### WHAT YOU NEED TO DO
From the line that has "What OpenSCAD source" down to the final line of the listing below, transcribe every line exactly, and only those.

### EXTRACTED DATA
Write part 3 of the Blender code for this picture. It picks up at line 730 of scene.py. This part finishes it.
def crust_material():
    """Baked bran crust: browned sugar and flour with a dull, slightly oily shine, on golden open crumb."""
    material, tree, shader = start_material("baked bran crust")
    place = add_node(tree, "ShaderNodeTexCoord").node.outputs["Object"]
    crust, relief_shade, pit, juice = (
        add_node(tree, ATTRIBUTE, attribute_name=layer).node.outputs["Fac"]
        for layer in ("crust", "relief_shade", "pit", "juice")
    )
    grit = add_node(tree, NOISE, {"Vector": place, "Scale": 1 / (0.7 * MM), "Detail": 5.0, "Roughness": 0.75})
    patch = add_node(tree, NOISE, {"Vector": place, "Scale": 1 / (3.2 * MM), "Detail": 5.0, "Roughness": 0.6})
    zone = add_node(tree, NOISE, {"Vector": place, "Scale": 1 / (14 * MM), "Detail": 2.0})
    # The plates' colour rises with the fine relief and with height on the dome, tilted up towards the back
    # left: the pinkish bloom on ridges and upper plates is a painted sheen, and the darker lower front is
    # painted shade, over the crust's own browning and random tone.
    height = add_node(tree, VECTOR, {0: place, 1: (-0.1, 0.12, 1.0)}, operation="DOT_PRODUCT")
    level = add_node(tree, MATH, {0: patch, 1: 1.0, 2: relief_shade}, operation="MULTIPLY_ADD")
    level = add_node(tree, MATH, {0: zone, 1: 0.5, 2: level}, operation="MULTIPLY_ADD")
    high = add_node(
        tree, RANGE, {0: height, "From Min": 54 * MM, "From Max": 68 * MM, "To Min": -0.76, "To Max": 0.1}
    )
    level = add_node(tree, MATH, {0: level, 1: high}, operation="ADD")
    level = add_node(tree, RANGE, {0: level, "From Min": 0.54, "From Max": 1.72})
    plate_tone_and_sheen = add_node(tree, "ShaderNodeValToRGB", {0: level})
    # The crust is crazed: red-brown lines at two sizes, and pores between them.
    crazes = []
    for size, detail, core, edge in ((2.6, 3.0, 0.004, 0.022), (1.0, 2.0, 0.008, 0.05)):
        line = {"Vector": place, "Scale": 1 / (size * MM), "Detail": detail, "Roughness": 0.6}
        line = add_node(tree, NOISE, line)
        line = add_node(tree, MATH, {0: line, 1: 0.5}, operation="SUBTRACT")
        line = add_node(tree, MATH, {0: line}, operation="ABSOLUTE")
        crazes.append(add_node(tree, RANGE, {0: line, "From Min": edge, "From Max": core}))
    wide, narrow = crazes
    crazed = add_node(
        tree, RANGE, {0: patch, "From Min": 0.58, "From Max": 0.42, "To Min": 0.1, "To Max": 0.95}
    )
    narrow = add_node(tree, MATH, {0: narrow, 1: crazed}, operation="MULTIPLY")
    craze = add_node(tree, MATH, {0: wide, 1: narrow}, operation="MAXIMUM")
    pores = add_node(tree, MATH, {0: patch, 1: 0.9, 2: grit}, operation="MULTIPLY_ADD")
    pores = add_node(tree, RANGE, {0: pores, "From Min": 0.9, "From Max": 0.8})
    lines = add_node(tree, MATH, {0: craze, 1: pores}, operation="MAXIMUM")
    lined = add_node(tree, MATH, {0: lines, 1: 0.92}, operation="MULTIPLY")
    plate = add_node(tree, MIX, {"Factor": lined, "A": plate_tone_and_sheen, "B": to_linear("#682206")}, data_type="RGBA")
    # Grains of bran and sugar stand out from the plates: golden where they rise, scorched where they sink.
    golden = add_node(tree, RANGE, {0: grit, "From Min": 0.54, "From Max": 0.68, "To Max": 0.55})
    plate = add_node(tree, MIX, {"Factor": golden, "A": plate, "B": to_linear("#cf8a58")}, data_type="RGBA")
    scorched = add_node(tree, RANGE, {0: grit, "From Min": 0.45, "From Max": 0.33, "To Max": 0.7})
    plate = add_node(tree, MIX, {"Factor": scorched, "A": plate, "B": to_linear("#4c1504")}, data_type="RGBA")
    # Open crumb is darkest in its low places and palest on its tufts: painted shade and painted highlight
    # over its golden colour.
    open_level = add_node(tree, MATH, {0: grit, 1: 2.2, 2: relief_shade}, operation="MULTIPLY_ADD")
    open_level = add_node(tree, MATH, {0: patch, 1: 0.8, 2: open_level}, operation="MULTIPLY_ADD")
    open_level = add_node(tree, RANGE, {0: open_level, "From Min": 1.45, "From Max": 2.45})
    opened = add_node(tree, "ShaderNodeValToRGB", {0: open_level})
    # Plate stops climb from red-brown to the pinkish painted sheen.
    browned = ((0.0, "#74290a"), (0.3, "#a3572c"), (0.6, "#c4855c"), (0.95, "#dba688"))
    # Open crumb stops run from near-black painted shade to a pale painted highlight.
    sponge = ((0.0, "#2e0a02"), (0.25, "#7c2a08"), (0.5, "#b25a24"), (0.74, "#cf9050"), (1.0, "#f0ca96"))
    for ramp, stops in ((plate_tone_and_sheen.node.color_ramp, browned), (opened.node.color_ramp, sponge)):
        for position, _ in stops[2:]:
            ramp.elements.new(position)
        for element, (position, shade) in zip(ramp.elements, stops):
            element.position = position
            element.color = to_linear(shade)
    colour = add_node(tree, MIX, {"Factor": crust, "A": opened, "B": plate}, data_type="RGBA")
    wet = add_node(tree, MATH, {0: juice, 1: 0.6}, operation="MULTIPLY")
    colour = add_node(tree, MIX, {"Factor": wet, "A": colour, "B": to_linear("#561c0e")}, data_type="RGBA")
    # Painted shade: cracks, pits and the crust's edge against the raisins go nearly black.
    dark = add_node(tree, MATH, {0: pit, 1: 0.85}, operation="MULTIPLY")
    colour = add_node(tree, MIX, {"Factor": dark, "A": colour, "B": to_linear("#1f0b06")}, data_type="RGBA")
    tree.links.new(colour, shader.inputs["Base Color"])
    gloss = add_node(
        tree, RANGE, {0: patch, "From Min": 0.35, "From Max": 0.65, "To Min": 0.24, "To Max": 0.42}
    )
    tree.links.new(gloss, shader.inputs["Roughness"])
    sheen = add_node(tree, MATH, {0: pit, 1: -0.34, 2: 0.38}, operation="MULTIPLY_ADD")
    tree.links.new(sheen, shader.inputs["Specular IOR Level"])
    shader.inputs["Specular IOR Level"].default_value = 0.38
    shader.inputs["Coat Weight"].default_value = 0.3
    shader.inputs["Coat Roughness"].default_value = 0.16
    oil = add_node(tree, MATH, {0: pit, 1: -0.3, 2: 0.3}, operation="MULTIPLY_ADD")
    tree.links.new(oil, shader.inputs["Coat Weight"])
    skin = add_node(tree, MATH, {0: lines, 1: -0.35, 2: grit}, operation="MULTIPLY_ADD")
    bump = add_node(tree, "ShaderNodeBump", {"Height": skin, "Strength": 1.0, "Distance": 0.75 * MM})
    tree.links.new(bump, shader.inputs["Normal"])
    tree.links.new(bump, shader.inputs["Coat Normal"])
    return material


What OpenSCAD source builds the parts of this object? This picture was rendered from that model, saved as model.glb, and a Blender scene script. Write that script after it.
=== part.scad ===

### PROBLEM SOLUTION
What OpenSCAD source builds the parts of this object? This picture was rendered from that model, saved as model.glb, and a Blender scene script. Write that script after it.
=== part.scad ===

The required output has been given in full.